Attila, a young engineer aged 28, and assistant of the Jobbik deputy, Zsolt Egyed, and the Hungarian parliament, finds he likes this new approach. "For me, the turning point was a gathering in 2014. I was happy to finally see young patriotic communities ready to serve the country! With them, the principal topics of conversation weren't girls, cars, money, or going abroad, and it was comforting to be able to talk about order, God, family, and our heritage," he explains. Interactivity and constructive approaches are key in the new communication strategy. That's exactly what their Facebook page shows, earning almost twice as many likes than that of FIDESZ.
"It has become very difficult to talk about the "type" of voters Jobbik has, it's not like 5 years ago where its stereotype was that of the young man, a loser and poor, out in the countryside. Now they come from all origins and social statuses, the dominant image today is someone who prefers action over speech," explains Péter, 33, from Budapest, a programmer and activist for the Párbeszéd Magyarországért, (Dialogue for Hungary, ecological and liberal party, AN).
"Those who choose Jobbik over other parties do so because they see the opportunity to accomplish something at a local level."
It's what understands Gergő, 28, from Mezőkövesd. Attila confirms this too: "Through the activities it puts in place, Jobbik wants to prove to the young people that it's worth it to be interested in politics. I offered to be the Jobbik president in Mezőkövesd (a former industrial city in the Northeastern part of the country, NA), and I coordinate work in that area."
The new electoral success of Jobbik can be in part explained by the ideological fallacy of the traditional parties, who are seen, often with good reason, as "parties that only promote their lineage and personal interests," according to a young LMP activist. "Jobbik plays on that image, that of the dynamic youth that really invest themselves, who are interested in real problems and are capable to take action. That's, in the end, what really counts for their voters."
New (sex) symbols
The popularity of the party in largely due to its 36-year-old president, Gàbor Vona, voted Hungary's sexiest man by a women's magazine in 2013. For gender balance, Jobbik also has Dóra Dúró. At 28, she is the youngest representative of the Parliament. Pretty and keeping a stiff upper lip, she wonderfully fulfills the role of motherly angel that Jobbik promotes: married since she was 19 to the Jobbik representative Előd Novák and already the mother of 3 children. This Hungarian Marion Maréchal Le Pen is an integral part of the strategy of renewal of the party's image. But it would seem as though it really is only a question of image; there are only two women who are representatives with Jobbik, which occupies 23 seats in the Hungarian Parliament. Like in most other parties, parity goes unheeded. In Hungary, the Parliament is only 10% female.
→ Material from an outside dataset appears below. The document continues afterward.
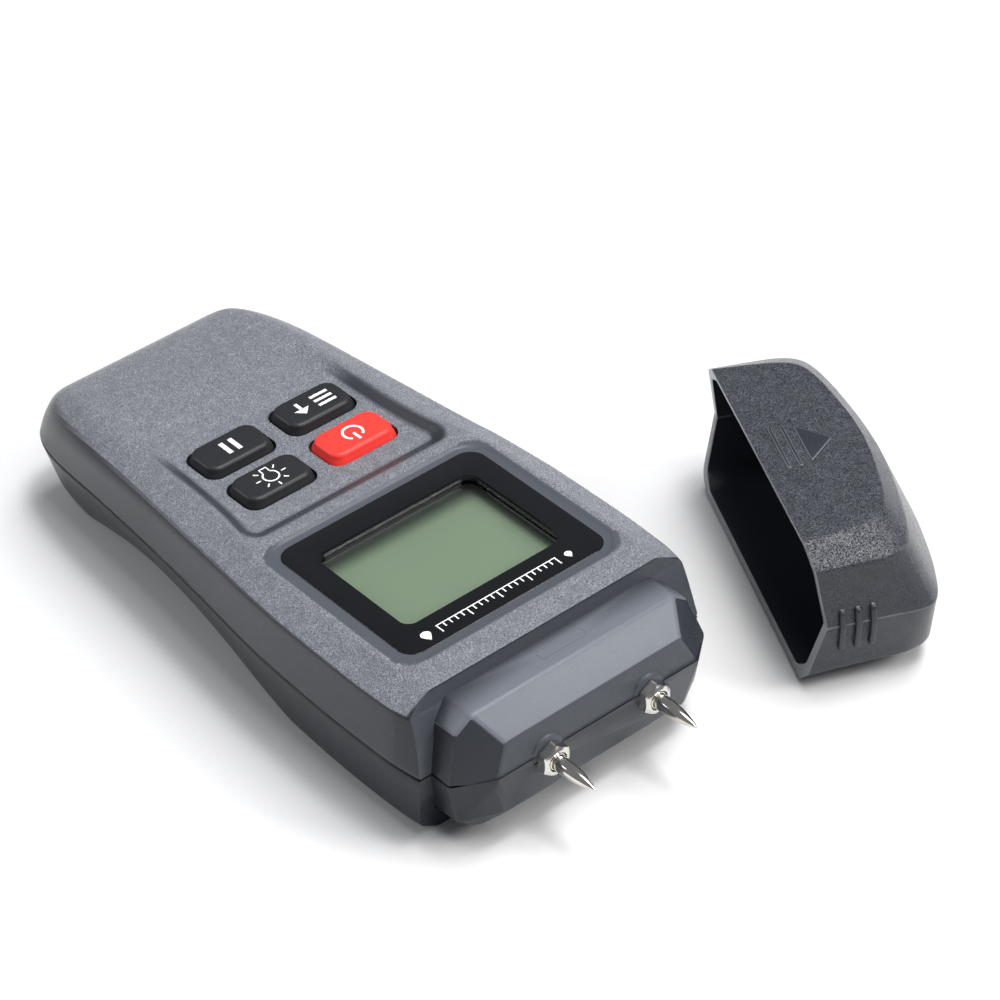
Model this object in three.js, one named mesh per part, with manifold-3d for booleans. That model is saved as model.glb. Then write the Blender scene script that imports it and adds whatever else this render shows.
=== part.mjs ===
// Pin-type moisture meter with its separate protective cap.
// Row frame, millimetres: origin on the flat underside straight below the middle of the display,
// +X to the right of someone reading the display, +Y towards the measuring pins, +Z up out of the display.
import * as THREE from 'three';
import { mergeVertices } from 'three/addons/utils/BufferGeometryUtils.js';
import { ConvexGeometry } from 'three/addons/geometries/ConvexGeometry.js';
import Module from 'manifold-3d';

const wasm = await Module();
wasm.setup();

// ---- driving dimensions (mm) ----
const G = 0.65;                 // pitch of the drawing grid on which the housing outline is laid out
const DISPLAY_Z = 30.5;         // height of the display face above the resting face
const SEAM_DROP = 22.3;         // grid steps from the display face down to the parting line
const SEAM_Z = DISPLAY_Z - G * SEAM_DROP;
const PART_GAP = 0.3;           // parting gap between the two shells
const WALL = 3.3;               // shell wall, grid steps
const BEZEL = { x: 46.2, y: 39.0, r: 3.6, top: 30.2, t: 1.0 };
const WINDOW = { x: 35.6, y: 26.1, r: 2.2, cx: 0, cy: -0.85 };
const KEY = { x: 16.2, y: 9.8, r: 2.6, top: 30.2, gap: 0.35, draft: 0.6, travel: 1.0 };
const KEYS = [
  ['key_power', -9.8, -38.4, 0xff4038],
  ['key_light', 9.4, -38.4, 0x202226],
  ['key_mode', -9.8, -50.9, 0x202226],
  ['key_hold', 9.4, -50.9, 0x202226],
];
const BOARD = { z: 20.2, t: 1.6 };
const PIN = { x: 11.6, shank: 1.75, root: 1.65, tipY: 54.2, nutAF: 5.6, nutY: [42.15, 45.0] };
const SOCKET = { r: 3.3, y0: 29.6, y1: 38.0, bore: 2.1 };
const CELL = { r: 5.2, len: 44.3, pitch: 10.75, z: 13.7, y0: -94.0 };
const BAY = { x: 19.6, y0: -95.0, y1: -48.4, top: 19.1, wall: 1.1 };
const DOOR = { x: 17.7, flange: 19.0, y: -49.6, t: 1.8, endTop: 9.0, gap: 0.3, ledge: 0.8 };
const CAP = { turn: 64.6, x: -58.6, y: 18.9, wall: 2.0, height: 31.2 };
const CASE_SCREWS = [[28.0, 25.0], [-28.0, 25.0], [24.2, -37.5], [-24.2, -37.5]];
const BOARD_SCREWS = [[18, 25.2], [-18, 25.2], [19, -27.6], [-19, -27.6]];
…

Attila doesn't necessarily view female involvement in politics favourably, even when they are already mothers. On the importance of women's political engagement in the party, his response is as brief as it is formulaic: "I am for gallantry."
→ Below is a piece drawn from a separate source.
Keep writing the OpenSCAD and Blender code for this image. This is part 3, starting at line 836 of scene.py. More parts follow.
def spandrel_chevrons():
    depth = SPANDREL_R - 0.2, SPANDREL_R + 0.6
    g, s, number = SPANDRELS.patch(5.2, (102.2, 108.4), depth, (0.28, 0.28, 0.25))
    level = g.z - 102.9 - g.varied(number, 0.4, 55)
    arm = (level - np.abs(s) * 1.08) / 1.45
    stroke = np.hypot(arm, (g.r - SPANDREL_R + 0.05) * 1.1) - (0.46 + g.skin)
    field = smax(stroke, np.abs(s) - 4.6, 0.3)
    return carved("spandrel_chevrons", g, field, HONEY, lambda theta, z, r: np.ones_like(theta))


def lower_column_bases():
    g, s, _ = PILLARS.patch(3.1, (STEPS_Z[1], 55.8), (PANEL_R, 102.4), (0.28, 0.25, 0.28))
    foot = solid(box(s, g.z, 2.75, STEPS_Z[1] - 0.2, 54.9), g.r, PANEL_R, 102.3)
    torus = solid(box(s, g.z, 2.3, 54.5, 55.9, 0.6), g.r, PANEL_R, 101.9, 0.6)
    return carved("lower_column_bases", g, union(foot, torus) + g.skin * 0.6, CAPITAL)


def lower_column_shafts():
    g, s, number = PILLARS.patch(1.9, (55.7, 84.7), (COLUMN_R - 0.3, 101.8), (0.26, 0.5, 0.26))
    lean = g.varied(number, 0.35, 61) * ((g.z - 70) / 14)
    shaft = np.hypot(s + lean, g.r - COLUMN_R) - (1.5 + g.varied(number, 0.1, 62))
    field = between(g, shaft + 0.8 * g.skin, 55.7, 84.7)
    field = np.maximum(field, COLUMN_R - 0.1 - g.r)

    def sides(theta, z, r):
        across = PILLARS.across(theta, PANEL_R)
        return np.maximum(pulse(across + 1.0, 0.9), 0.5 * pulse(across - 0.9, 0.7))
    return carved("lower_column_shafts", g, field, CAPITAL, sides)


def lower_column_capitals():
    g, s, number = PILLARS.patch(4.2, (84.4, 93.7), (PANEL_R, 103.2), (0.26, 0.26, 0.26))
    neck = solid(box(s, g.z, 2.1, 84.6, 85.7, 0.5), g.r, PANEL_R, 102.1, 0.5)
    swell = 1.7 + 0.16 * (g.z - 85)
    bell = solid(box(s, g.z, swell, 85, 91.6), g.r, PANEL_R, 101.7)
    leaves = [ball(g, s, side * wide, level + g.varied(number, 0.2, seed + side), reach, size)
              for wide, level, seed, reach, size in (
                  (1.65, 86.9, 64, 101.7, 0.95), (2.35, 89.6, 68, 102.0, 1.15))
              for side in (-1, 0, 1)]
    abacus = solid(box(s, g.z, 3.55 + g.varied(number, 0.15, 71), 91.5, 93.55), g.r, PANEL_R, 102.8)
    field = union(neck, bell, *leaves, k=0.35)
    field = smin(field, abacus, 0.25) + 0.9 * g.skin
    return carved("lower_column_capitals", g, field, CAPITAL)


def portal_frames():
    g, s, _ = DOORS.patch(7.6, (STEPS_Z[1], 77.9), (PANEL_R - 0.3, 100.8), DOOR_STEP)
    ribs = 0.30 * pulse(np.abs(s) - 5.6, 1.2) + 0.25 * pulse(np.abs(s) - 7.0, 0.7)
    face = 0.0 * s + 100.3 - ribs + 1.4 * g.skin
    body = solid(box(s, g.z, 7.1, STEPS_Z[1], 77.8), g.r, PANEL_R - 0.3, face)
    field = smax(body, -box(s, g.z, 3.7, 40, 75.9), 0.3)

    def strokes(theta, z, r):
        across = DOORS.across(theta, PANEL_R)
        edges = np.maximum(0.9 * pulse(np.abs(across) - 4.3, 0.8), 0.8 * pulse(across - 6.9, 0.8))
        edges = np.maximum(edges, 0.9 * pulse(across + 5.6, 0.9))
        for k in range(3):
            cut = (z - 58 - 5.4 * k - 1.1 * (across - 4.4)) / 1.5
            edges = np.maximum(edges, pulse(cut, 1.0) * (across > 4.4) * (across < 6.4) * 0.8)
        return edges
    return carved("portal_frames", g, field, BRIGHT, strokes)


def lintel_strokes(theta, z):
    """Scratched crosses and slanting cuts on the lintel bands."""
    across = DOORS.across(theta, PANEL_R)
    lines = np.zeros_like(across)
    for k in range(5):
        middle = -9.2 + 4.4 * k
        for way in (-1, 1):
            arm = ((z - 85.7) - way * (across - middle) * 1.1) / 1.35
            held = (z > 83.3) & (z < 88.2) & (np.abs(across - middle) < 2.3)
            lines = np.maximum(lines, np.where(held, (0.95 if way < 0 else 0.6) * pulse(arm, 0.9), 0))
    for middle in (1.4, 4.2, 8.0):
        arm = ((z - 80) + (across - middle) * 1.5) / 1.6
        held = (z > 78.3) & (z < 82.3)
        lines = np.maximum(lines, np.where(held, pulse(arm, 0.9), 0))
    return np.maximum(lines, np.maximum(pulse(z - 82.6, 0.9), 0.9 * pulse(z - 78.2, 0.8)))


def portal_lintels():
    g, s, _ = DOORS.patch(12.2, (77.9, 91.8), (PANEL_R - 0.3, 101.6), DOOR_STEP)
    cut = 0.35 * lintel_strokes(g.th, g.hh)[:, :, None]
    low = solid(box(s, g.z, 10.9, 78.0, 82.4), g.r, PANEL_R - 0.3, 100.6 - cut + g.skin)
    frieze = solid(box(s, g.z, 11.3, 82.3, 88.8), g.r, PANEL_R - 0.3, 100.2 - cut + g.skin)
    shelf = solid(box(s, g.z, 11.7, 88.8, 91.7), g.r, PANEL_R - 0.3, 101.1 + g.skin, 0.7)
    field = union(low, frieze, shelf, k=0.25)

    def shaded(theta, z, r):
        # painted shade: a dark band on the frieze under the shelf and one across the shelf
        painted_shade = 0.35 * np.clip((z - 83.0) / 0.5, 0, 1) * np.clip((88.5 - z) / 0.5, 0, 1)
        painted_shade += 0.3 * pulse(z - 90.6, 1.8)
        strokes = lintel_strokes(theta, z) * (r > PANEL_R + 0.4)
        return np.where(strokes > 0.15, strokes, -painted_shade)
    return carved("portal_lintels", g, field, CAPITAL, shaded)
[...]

Finding Jobbik voters isn't difficult at all for a journalist. On the other hand, getting them to talk... much more! The famous "no religion or politics at the dinner table" applies here too, surely more than in France. Some Jobbik voters or activists censor themselves due to the positions they occupy. Even activists for other parties are reluctant to be interviewed, knowing that they will be named.
On the other end of the spectrum of activism, one finds a total rejection of politics. Such as the case of Csilla, 26, from Nyíregyháza, who works in sales. "I see absolutely no difference between the parties, whether it is the level of their program or their level of corruption. It's a world that I want to keep away from my daily life as much as possible."
Can one win with likes?
According to Gábor Vona, no. "A political party should be identified by its program, by its acitivities in the National Assembly, by its directives chosen by its president - not by its Facebook posts," he declared, in a political broadcast on May 3rd.
Next to attempts to smooth out their image, certain misdemeanours still crop up, like representatives' posts on Facebook, or even in the National Assembly, that advocate anti-Semitic or anti-Roma discourse, like that proposition of Màrton Gyöngyösi to establish a list of deputies that have Hungarian and Israeli double nationality. These 'mistakes' always seem to happen, and Gàbor Vona bravely tries to put out the fires by apologising. But no matter the excuse, these examples of good faith don't let us forget that the shaven-head fascist has only put on some foundation.